Dick’s Lake (mile 1108) to Echo Summit (mile 1090)
Total PCT miles hiked: 1148
Due to our early start Keith (Starman) and I arrived at the Sierras when there was still a lot of snow, and decided it wasn’t safe to attempt a crossing given my skill level. We elected to flip up to northern California and hike southbound (SoBo) back to where we left off near Lone Pine – giving the snow a chance to melt out. During this flip the PCT milage will be counting down, but I’ll include a tally of our total milage hiked so that you can keep aprised of our progress in a linear fashion.
Two strangers appear to be waving at us from the shores of Echo Lake as we descend towards the road under leaden grey skies. I wave back merrily because if nothing else, the PCT has taught me to embrace odd moments. It’s a good thing too, because upon closer inspection the strangers turn out to be Joyce and Mike—Keith’s friends from work who are here to give us a ride into town. We weren’t sure if they’d be able to meet us and I’m so grateful they’re here; saving us a hitch into town and ensuring that we’ll get to eat pizza. Heck yes.

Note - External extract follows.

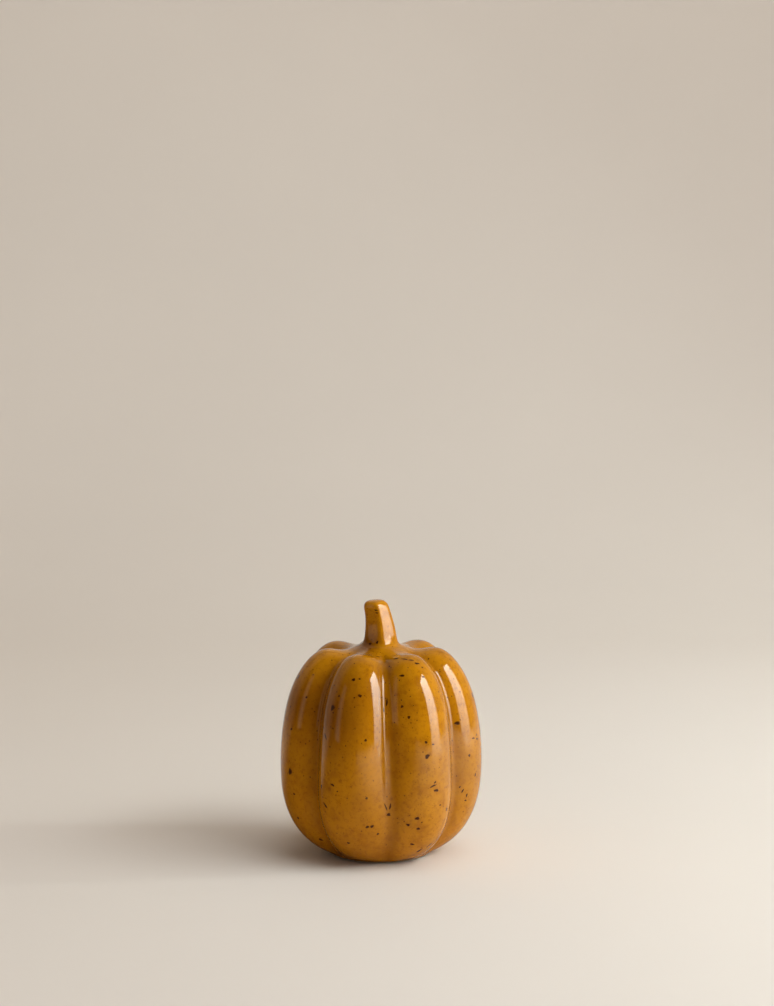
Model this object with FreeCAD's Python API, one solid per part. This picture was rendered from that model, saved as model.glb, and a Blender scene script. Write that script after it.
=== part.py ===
"""Slip-cast stoneware pumpkin with seven lobes, a leaning five-sided stem, a glaze skin and felt feet.

The origin is on the surface that the pumpkin stands on, under the middle of its outline. +Z is up and the
front faces -Y. Azimuths are in degrees about the axis, from the front (-Y) towards +X. All sizes are in millimetres.
"""

import FreeCAD
import Part
import math
import os

# Crest line of a lobe, from the foot to the neck: radius, height, and depth of the groove beside it.
CREST_STATIONS = [
    (20.5, 1.0, 0.0),
    (23.9, 2.5, 1.5),
    (33.4, 11.0, 4.2),
    (38.9, 24.4, 5.8),
    (40.0, 38.0, 6.9),
    (38.6, 54.8, 6.7),
    (32.3, 72.9, 5.6),
    (21.8, 81.6, 3.9),
    (13.9, 80.9, 0.8),
    (9.2, 81.9, 0.0),
]

# Stem, from the flare at the neck to the rounded top: radius, height, and how five-sided it is.
STEM_STATIONS = [
    (7.5, 82.8, 0.1),
    (6.4, 84.8, 0.7),
    (5.8, 88.0, 1.0),
    (5.25, 92.0, 1.0),
    (4.8, 96.0, 1.0),
    (4.4, 98.3, 0.9),
    (3.8, 99.2, 0.7),
    (2.8, 99.7, 0.5),
    (1.2, 99.9, 0.0),
]

# Where the axis stands: the deepest lobe is at the back, so the axis is a little in front of the middle.
AXIS_Y = -0.4

# Grooves between the lobes, which are a little uneven, as on a modelled original.
GROOVE_AZIMUTHS = [-150.5, -99.0, -47.5, 6.0, 56.5, 107.5, 159.5]
FRONT_GROOVE = 3
FRONT_GROOVE_DRIFT = 3.5

# Section of a lobe at a crest radius of 1: a round arc about a centre, with a fillet in each groove.
LOBE_CENTRE = 0.655
GROOVE_FILLET = 0.08
LOBE_SAMPLES = [0.0, 0.035, 0.07, 0.12, 0.19, 0.28, 0.39, 0.5, 0.61, 0.72, 0.81, 0.88, 0.93, 0.965]

STEM_SIDES = 5
STEM_CORNER_AZIMUTH = 6.0
STEM_FLATNESS = 0.062
STEM_CRISPNESS = 0.008
STEM_LEAN_START = 85.0
STEM_LEAN_RADIUS = 47.0
STEM_TIP_TILT = 5.5

GLAZE_THICKNESS = 0.5
WALL_THICKNESS = 4.5
CAVITY_GROOVE_SHARE = 0.8

FELT_THICKNESS = 0.6
FELT_RADIUS = 3.5
FELT_COUNT = 4
FELT_CIRCLE_RADIUS = 14.5
FELT_FIRST_AZIMUTH = 45.0

FOOT_OUTER_RADIUS = 18.5
FOOT_INNER_RADIUS = 10.5
FOOT_TOP = 2.5
FOOT_EDGE_RADIUS = 0.5
RECESS_TOP = 2.4
VENT_RADIUS = 1.5
VENT_TOP = 12.0

JOINT_HEIGHT = 82.0
SLIP_THICKNESS = 0.4
JOINT_ZONE_RADIUS = 11.0
ZONE_TOP = 110.0

CREST_LINE = [station[:2] for station in CREST_STATIONS]
STEM_LINE = [station[:2] for station in STEM_STATIONS]
STEM_TOP = STEM_LINE[-1][1]
PROFILE = CREST_LINE + STEM_LINE
NECK = len(CREST_STATIONS) - 1
UP = FreeCAD.Vector(0, 0, 1)


def polar(radius, azimuth, height, lean=0.0):
    """Point at a radius and azimuth about the axis, moved along X by a lean."""
    turn = math.radians(azimuth)
    return FreeCAD.Vector(lean + radius * math.sin(turn), AXIS_Y - radius * math.cos(turn), height)


def profile_normal(index):
    """Outward direction, as radius and height, square to the profile at a station."""
    before = PROFILE[max(index - 1, 0)]
    after = PROFILE[min(index + 1, len(PROFILE) - 1)]
    run = after[0] - before[0]
    rise = after[1] - before[1]
    length = math.hypot(run, rise)
    return rise / length, -run / length


def lobe_rise(fraction):
    """Height of a lobe's section, from 0 in the groove to 1 on the crest, across the lobe."""
    half = math.pi / len(GROOVE_AZIMUTHS)
    from_crest = abs(2 * fraction - 1) * half
    from_groove = half - from_crest
    arc_radius = 1 - LOBE_CENTRE
    side = LOBE_CENTRE * math.sin(half)
    reach = arc_radius + GROOVE_FILLET
    rise = math.sqrt(reach**2 - side**2)
    fillet_centre = LOBE_CENTRE * math.cos(half) + rise
    floor = fillet_centre - GROOVE_FILLET
    tangent_along = LOBE_CENTRE * math.cos(half) + rise * arc_radius / reach
    tangent_across = side * GROOVE_FILLET / reach
    if from_groove < math.atan2(tangent_across, tangent_along):
        offset = fillet_centre * math.sin(from_groove)
        radius = fillet_centre * math.cos(from_groove) - math.sqrt(GROOVE_FILLET**2 - offset**2)
    else:
        offset = LOBE_CENTRE * math.sin(from_crest)
        radius = LOBE_CENTRE * math.cos(from_crest) + math.sqrt(arc_radius**2 - offset**2)
    return (radius - floor) / (1 - floor)


def groove_azimuth(number, share):
    """Azimuth of a groove at a share of the way from the foot to the neck."""
    azimuth = GROOVE_AZIMUTHS[number % len(GROOVE_AZIMUTHS)]
    if number == FRONT_GROOVE:
        azimuth += FRONT_GROOVE_DRIFT * (1 - 2 * share)
    return azimuth + 360 * (number // len(GROOVE_AZIMUTHS))


def ring_samples(share):
    """Azimuth and lobe rise of each point round a ring."""
    samples = []
    for lobe in range(len(GROOVE_AZIMUTHS)):
        start = groove_azimuth(lobe, share)
        width = groove_azimuth(lobe + 1, share) - start
        for fraction in LOBE_SAMPLES:
            samples.append((start + width * fraction, lobe_rise(fraction)))
    return samples


def body_ring(index, inset, groove_share):
    """Lobed ring of the body at a station, moved inwards by an inset."""
    radius, height, depth = CREST_STATIONS[index]
    normal_r, normal_z = profile_normal(index)
    points = []
    for azimuth, rise in ring_samples(index / NECK):
        inward = inset + groove_share * depth * (1 - rise)
        points.append(polar(radius - inward * normal_r, azimuth, height - inward * normal_z))
    return points


def stem_ring(index, inset):
    """Five-sided ring of the stem at a station, moved inwards by an inset."""
    radius, height, flatness = STEM_STATIONS[index]
    normal_r, normal_z = profile_normal(len(CREST_STATIONS) + index)
    level = height - inset * normal_z
    bent = max(height - STEM_LEAN_START, 0)
    lean = -(bent**2) / (2 * STEM_LEAN_RADIUS)
    tilt = math.tan(math.radians(STEM_TIP_TILT)) * bent / (STEM_TOP - STEM_LEAN_START)
    points = []
    for azimuth, _ in ring_samples(1):
        turn = math.radians(STEM_SIDES * (azimuth - STEM_CORNER_AZIMUTH))
        corner = STEM_FLATNESS * math.cos(turn) + STEM_CRISPNESS * math.cos(2 * turn)
        side = radius * (1 + flatness * corner) - inset * normal_r
        point = polar(side, azimuth, level, lean)
        point.z += (point.x - lean) * tilt
        points.append(point)
    return points


def body_rings(inset, groove_share=1.0):
    return [body_ring(index, inset, groove_share) for index in range(len(CREST_STATIONS))]


def form_rings(inset):
    """Rings of the whole figure, from the foot to the top of the stem."""
    return body_rings(inset) + [stem_ring(index, inset) for index in range(len(STEM_STATIONS))]


def chord_parameters(points):
    """Running length along a row of points, from 0 to 1."""
    lengths = [0.0]
    for start, end in zip(points, points[1:]):
        lengths.append(lengths[-1] + start.distanceToPoint(end))
    return [length / lengths[-1] for length in lengths]


def skin_surface(rings):
    """Smooth closed surface through a stack of rings."""
    widest = rings[NECK // 2]
    around = chord_parameters(widest + widest[:1])
    upwards = chord_parameters([ring[len(LOBE_SAMPLES) // 2] for ring in rings])
    hoops = []
    for ring in rings:
        hoop = Part.BSplineCurve()
        hoop.interpolate(Points=ring, Parameters=around, PeriodicFlag=True)
        hoops.append(hoop)
    poles = []
    for column in zip(*[hoop.getPoles() for hoop in hoops]):
        rib = Part.BSplineCurve()
        rib.interpolate(Points=list(column), Parameters=upwards)
        poles.append(rib.getPoles())
    surface = Part.BSplineSurface()
    surface.buildFromPolesMultsKnots(
        poles,
        hoops[0].getMultiplicities(),
        rib.getMultiplicities(),
        hoops[0].getKnots(),
        rib.getKnots(),
        True,
        False,
        hoops[0].Degree,
        rib.Degree,
    )
    return surface


def end_edges(surface):
    """Closed edges at the lower and upper ends of a skin."""
    _, _, low, high = surface.bounds()
    return surface.vIso(low).toShape(), surface.vIso(high).toShape()


def flat_cap(edge):
    return Part.Face(Part.Wire([edge]))


def closed_solid(faces):
    """One solid inside a set of faces that share their edges."""
    shell = Part.makeShell(faces)
    shell.sewShape()
    solid = Part.makeSolid(Part.makeShell(shell.Faces))
    if solid.Volume < 0:
        solid.reverse()
    return solid


def ring_solid(rings):
    surface = skin_surface(rings)
    low, high = end_edges(surface)
    return closed_solid([surface.toShape(), flat_cap(low), flat_cap(high)])


def disc(radius, bottom, top, centre_radius=0.0, azimuth=0.0):
    return Part.makeCylinder(radius, top - bottom, polar(centre_radius, azimuth, bottom), UP)


def make_glaze_coat():
    """Skin between the glazed form and the clay form, closed by a narrow rim at the foot."""
    outer = skin_surface(form_rings(0))
    inner = skin_surface(form_rings(GLAZE_THICKNESS))
    outer_low, outer_high = end_edges(outer)
    inner_low, inner_high = end_edges(inner)
    rim = Part.makeRuledSurface(inner_low, outer_low)
    faces = [outer.toShape(), inner.toShape(), rim, flat_cap(outer_high), flat_cap(inner_high)]
    return closed_solid(faces)


def stem_zone(bottom, top):
    return disc(JOINT_ZONE_RADIUS, bottom, top)


def make_foot_ring():
    """Raised ring that the casting stands on, with its lower edges rounded off."""
    ring = disc(FOOT_OUTER_RADIUS, FELT_THICKNESS, FOOT_TOP).cut(disc(FOOT_INNER_RADIUS, 0, ZONE_TOP))
    lowest = FELT_THICKNESS + FOOT_EDGE_RADIUS
    lower_edges = [edge for edge in ring.Edges if edge.CenterOfMass.z < lowest]
    return ring.makeFillet(FOOT_EDGE_RADIUS, lower_edges)


def make_body_shell(clay):
    """Hollow casting with its foot ring, recessed base and vent."""
    recess = disc(FOOT_INNER_RADIUS, 0, RECESS_TOP)
    cavity = ring_solid(body_rings(GLAZE_THICKNESS + WALL_THICKNESS, CAVITY_GROOVE_SHARE))
    vent = disc(VENT_RADIUS, 0, VENT_TOP)
    body = clay.cut(stem_zone(JOINT_HEIGHT, ZONE_TOP))
    return body.fuse(make_foot_ring()).cut(recess).cut(cavity).cut(vent)


def make_stem(clay):
    return clay.common(stem_zone(JOINT_HEIGHT + SLIP_THICKNESS, ZONE_TOP))


def make_slip_joint(clay):
    return clay.common(stem_zone(JOINT_HEIGHT, JOINT_HEIGHT + SLIP_THICKNESS))


def make_felt_foot(number):
    azimuth = FELT_FIRST_AZIMUTH + number * 360 / FELT_COUNT
    return disc(FELT_RADIUS, 0, FELT_THICKNESS, FELT_CIRCLE_RADIUS, azimuth)


def single_solid(shape):
    """The one solid in a shape made by cutting and joining."""
    solids = shape.Solids
    assert len(solids) == 1, "expected one solid"
    return solids[0]


def main():
    clay = ring_solid(form_rings(GLAZE_THICKNESS))
    nodes = {
        "body_shell": make_body_shell(clay),
        "stem": make_stem(clay),
        "stem_slip_joint": make_slip_joint(clay),
        "glaze_coat": make_glaze_coat(),
    }
    for number in range(FELT_COUNT):
        nodes[f"felt_foot_{number + 1}"] = make_felt_foot(number)
    os.makedirs("parts", exist_ok=True)
    for name, shape in nodes.items():
        solid = single_solid(shape)
        solid.exportStep(f"parts/{name}.step")
        print(name, "valid" if solid.isValid() else "INVALID", round(solid.Volume, 1), "mm3")


main()
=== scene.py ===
"""Glazed stoneware pumpkin: its looks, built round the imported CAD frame. Blender units are metres."""
import math
import random

import bpy
import numpy as np
from mathutils import Matrix, Vector, noise
from mathutils.bvhtree import BVHTree


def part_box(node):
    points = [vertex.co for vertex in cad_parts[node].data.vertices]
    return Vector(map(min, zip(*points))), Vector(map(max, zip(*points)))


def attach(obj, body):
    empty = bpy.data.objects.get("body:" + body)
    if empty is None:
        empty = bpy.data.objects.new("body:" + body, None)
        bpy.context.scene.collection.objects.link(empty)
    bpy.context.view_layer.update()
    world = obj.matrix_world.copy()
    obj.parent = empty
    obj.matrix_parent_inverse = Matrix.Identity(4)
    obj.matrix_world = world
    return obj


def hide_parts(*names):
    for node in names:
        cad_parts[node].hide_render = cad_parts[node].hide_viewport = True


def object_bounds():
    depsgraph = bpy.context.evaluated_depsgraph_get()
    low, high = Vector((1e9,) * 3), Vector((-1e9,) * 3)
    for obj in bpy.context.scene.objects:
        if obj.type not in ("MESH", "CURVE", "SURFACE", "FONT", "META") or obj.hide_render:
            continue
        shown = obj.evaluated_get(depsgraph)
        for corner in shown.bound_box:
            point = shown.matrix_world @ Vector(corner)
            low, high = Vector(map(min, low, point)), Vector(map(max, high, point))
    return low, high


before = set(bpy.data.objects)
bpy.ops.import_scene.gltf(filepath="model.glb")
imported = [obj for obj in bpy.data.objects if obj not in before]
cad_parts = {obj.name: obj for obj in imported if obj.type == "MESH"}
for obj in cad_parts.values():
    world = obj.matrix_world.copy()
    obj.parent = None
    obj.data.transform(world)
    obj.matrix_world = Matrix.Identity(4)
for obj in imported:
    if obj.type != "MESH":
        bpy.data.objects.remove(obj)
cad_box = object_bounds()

MM = 0.001
SEED = 11
LEAST_LENGTH = 1e-12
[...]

After dinner and many pets of
Joyce’s dog Zeb, they abandon us to grocery shop while they head back to their lives in Berkeley. Goodbye friends, thank you for the food and company!
We are wandering the over stocked, over lit, and overwhelming aisles of Raleys South Lake Tahoe when I spy Hulk sitting at a table with two hikers I do not know. They have bad news, he and Lite Brite are getting off the trail. They’ve run low on money and are pulling the plug.
What do you say to news like this? I’m sorry, that sucks, oh no? Everything I can offer feels hollow and superficial. I imagine that the choice was an agonizing one, and that their good humor about the decision is something that has only bloomed once the sting of leaving the trail has mellowed. They say they’ll come back and finish the trail next year, and I really hope they do. I was so sure they’d make it to the end that their pending departure has left me feeling unmoored. This news comes on the back of learning that at least three other people we’ve hiked with are also ending their hikes. When we all started out in the desert it felt impossible to know who would make it and who wouldn’t, who would come to love the trail and who would hate it. I guess it’s still impossible to know.
Unlike traditional sports where there is a clearly designated winner and loser, a first place and a last, there is no reason that everybody can’t finish their thru hike. Or rather, there are many reasons people do not finish their thru hikes, but there are no set number of finish places every year. And because there is no need to scurry for a limited number of finish places, there is a desire for everyone to succeed. I wanted Hulk and Lite Brite to finish as much as I wanted every hiker I’ve met to finish. Learning that someone is getting off the trail strikes at something deep within me. Empathy, sympathy, sure. But if I’m being honest, it’s also a little scary. A reminder that we control less of the world around us than we’d ever like to admit. That sometimes doing your best doesn’t get you all the way to the finish line. That nothing, nothing is certain in life and that is the scariest thing to accept. I think many of us are taught that if we follow the road map and the rules we’ll arrive at life’s destination happy, unharmed, and fulfilled. It’s certainly a more comforting world view than the idea that we’re all just doing the best we can while roaming around through mostly chaos. Then again, maybe we’d be better served by learning how to float within the randomness of life, instead of striving to cling to what we think should be. Good luck Hulk and Lite Brite! I hope to see you in Washington next year, the trail magic is on me.
We’ll take you up on that trail magic, don’t you worry! Best wishes as you keep on truckin!
I enjoy your honest reports of life on the trail. The real-world parallels are true and poignant. Finding connections and joy in the chaos is the best rule, as you say nothing is certain. Route finding in the chaos of real life is really the crux of adulting. You are doing great! Enjoy your journey!!